There now, don’t get all weepy. I’m not the only palooka who has advanced into his declining years without children or the Christmas flashbacks they inevitably invoke. Nor is it a subject that keeps me awake nights or thrashing about amid laments of a life less lived.

But I think it is a life less lived. And it’s a thought more pronounced during Christmas week, because how can you think of Christmas Eve and Christmas Day without thinking of children?

Does it get any better than watching a 5-year-old open a present? Or watching a 7-year-old get that first bicycle?
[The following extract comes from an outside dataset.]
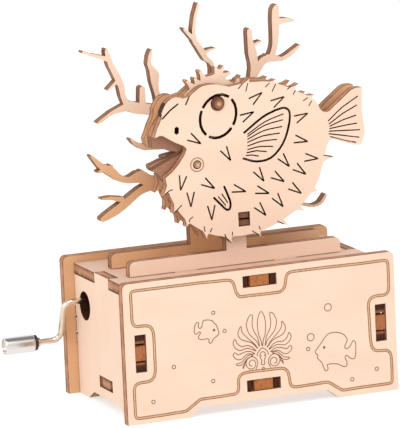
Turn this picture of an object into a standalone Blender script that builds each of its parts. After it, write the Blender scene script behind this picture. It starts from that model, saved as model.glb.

Or watching a child in the early throes of Santa Claus love piece together for the first time that the fat man not only left presents but came down the chimney as well?

If a life fully lived must by definition include moments of unbounded joy, I must conclude that something for me has been lost by not being a parent on Christmas morning.

I know that, because I’ve seen “the look” when grown-up friends open a CD or a sweater I’ve given them. I’ve heard an adult squeal when getting one of my gifts, but that was merely irritating. I’m glad they were pleased, but could that reaction really compare to that of a 6-year-old getting a new puppy from me, their extremely cool dad?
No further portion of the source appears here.